Parmi les personnalités connues : le professeur d’économie à l’université d’Athènes, Ioannis Fountis ; l’armateur Nikos Drossopoulos qui travaille avec les Russes ; la famille Marinopoulos, numéro un de la grande distribution en Grèce et très présent à Chypre, en Bulgarie et en Albanie. Marinopoulos a été racheté par Carrefour en 2000. Mais en juin 2012, le distributeur français a revendu ses parts à la famille Marinopoulos.
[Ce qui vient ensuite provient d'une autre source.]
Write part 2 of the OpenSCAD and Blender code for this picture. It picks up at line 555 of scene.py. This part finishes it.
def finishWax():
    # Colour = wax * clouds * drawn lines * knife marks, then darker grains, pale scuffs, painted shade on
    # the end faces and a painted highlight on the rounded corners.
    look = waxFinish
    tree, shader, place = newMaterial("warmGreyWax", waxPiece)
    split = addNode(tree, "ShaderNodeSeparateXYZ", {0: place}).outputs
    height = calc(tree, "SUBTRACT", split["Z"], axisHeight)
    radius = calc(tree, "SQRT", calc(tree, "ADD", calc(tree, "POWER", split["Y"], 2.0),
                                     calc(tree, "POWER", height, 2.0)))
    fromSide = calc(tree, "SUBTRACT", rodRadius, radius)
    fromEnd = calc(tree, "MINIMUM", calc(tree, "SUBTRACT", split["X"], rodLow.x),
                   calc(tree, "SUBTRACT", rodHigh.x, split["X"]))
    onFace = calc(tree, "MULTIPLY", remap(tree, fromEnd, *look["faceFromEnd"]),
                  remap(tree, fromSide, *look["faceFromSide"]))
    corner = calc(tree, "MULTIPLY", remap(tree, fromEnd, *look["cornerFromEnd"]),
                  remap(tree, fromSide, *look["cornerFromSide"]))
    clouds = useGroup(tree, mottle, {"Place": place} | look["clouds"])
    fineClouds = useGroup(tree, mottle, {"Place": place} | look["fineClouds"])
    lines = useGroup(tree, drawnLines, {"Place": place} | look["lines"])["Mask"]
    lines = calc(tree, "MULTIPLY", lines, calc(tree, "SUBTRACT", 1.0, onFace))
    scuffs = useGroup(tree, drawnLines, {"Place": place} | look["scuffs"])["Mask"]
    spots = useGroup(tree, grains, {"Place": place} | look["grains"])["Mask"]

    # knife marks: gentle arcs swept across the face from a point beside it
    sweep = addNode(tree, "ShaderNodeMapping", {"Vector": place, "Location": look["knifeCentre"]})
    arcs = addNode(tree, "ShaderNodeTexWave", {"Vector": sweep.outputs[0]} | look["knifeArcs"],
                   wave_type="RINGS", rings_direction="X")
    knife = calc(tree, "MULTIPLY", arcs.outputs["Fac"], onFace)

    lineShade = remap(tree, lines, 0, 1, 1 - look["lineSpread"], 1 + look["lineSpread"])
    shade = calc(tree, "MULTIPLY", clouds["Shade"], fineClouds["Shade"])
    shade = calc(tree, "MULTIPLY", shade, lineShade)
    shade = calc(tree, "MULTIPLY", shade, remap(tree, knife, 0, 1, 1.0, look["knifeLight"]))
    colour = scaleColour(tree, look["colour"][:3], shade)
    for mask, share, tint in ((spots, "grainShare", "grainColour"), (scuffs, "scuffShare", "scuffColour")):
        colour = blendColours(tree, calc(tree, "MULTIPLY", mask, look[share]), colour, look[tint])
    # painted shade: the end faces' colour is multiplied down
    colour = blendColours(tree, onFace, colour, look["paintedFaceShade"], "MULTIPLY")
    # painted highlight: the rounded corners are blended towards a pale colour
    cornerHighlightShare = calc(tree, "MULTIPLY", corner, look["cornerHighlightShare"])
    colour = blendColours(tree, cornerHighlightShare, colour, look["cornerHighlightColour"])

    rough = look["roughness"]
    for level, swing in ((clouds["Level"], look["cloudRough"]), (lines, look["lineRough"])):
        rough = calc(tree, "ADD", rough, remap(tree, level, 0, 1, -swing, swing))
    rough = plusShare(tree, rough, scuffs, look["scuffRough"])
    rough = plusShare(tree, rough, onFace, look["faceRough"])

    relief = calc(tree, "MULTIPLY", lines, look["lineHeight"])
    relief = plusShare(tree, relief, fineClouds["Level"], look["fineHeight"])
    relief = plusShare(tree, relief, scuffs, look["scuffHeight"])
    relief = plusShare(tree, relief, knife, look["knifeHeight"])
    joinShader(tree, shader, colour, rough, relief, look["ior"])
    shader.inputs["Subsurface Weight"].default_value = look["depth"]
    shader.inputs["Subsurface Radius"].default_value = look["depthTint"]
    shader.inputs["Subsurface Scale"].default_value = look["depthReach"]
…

On retrouve aussi Ilias Lalaounis, grand créateur de bijoux, né à Athènes 1920, un proche de l’archevêque Makarios et du Shah d’Iran. Il a ouvert sa première galerie à Paris en 1976, puis à New York en 1979, Hong Kong en 1981… Fotis Bobolas, magnat des médias, co-fondateur de Mega TV, éditeur des grands quotidiens « To Vima », « Ta Néa », « Ethnos », très proche du PASOK. Une partie de la famille Goulandris. Les Goulandris sont des armateurs et des mécènes dont la fortune est supérieure aux descendants Onassis et Niarchos. Nikos Papastavrou, l’ancien directeur de l’OTE (l’équivalent de France Télécom). Kostas Kaïlis et sa femme Maria, ancien directeur de DEH (l’EDF grecque). L’entrepreneur Markelos proche de la famille Papandréou. Le diplomate Dimitri Platis. Le consul honoraire de Finlande en Grèce. L’amiral Kostas Baïraktaris et Moïse Konstantinidis, président du Conseil israélite d’Athènes.
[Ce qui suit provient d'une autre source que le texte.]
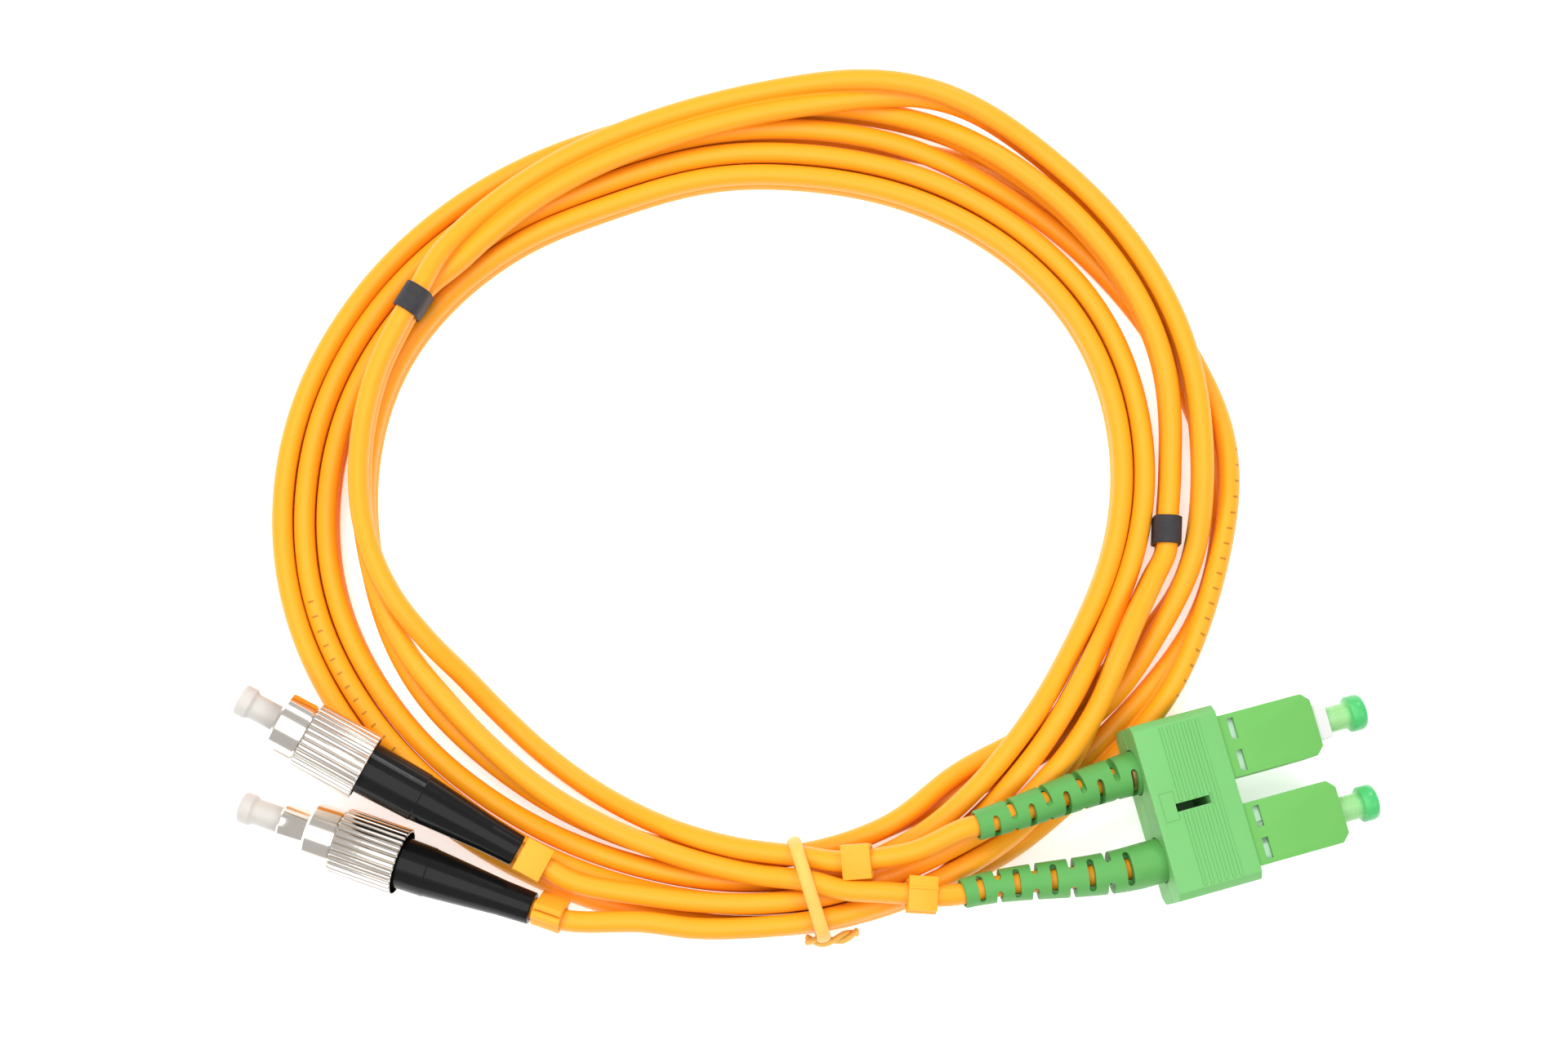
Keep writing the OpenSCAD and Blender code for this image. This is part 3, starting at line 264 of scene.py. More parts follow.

Mais il existe des bizarreries dans cette liste. Elle n’est pas classée par ordre alphabétique, ni par catégories socio-professionnelles. Bref, des données brutes. Par ailleurs les noms propres sont écrits en caractères latins et quand il y a mention de la profession, cette mention est rédigée soit en français, soit en anglais, soit en italien !

LA LISTE DES 36

Après l’aspect socio-économique, la liste Zougla épingle les politiciens de droite comme de gauche qui sont la cible actuellement de la justice et du fisc. Nous avons déjà parlé des cas de Tzanis et Tsohatsopoulos. Dans la liste, cinq anciens ministres PASOK, contre quatre Nouvelle Démocratie (conservateurs) ; deux secrétaires d’Etat socialistes, contre un conservateur ; dix députés et ex ND, contre quatre PASOK ; deux maires ou ex- PASOK, contre un ND ; trois hauts fonctionnaires et un préfet et deux chefs de partis politiques. Certaines personnes sont comptabilisées dans deux catégories.
Parmi les personnalités les plus connues : Panagiotis Fasoulas, ancienne gloire du basket grec, ancien député du PASOK et maire de Salonique ; Anastasios Mandelis, ancien ministre socialiste des transports et des communications qui aurait trempé dans le scandale des pots de vin Siemens ; Ioannis Sbokos, ancien bras droit d’Akis Tsohatsopoulos au ministère de la défense en tant que Secrétaire général du ministère ; Nikitas Kaklamanis, député ND, ancien maire d’Athènes ; Giorgos Voulgarakis, ancien dirigeant de l’ONNED (Jeunesses de la ND), étoile montante de la ND, ministre de la culture, de l’intérieur puis de la marine ; Nikos Konstantopoulos, ancien dirigeant du Synaspismos, devenu Syriza (communistes réformés et socialistes de gauche, l’équivalent du Front de gauche). Mais dans cette liste, il existe des probabilités de règlements de compte entre droite et gauche, mais surtout en interne à l’intérieur de la gauche, comme à l’intérieur de la droite, entre différents courants et surtout vis-à-vis des dissidents.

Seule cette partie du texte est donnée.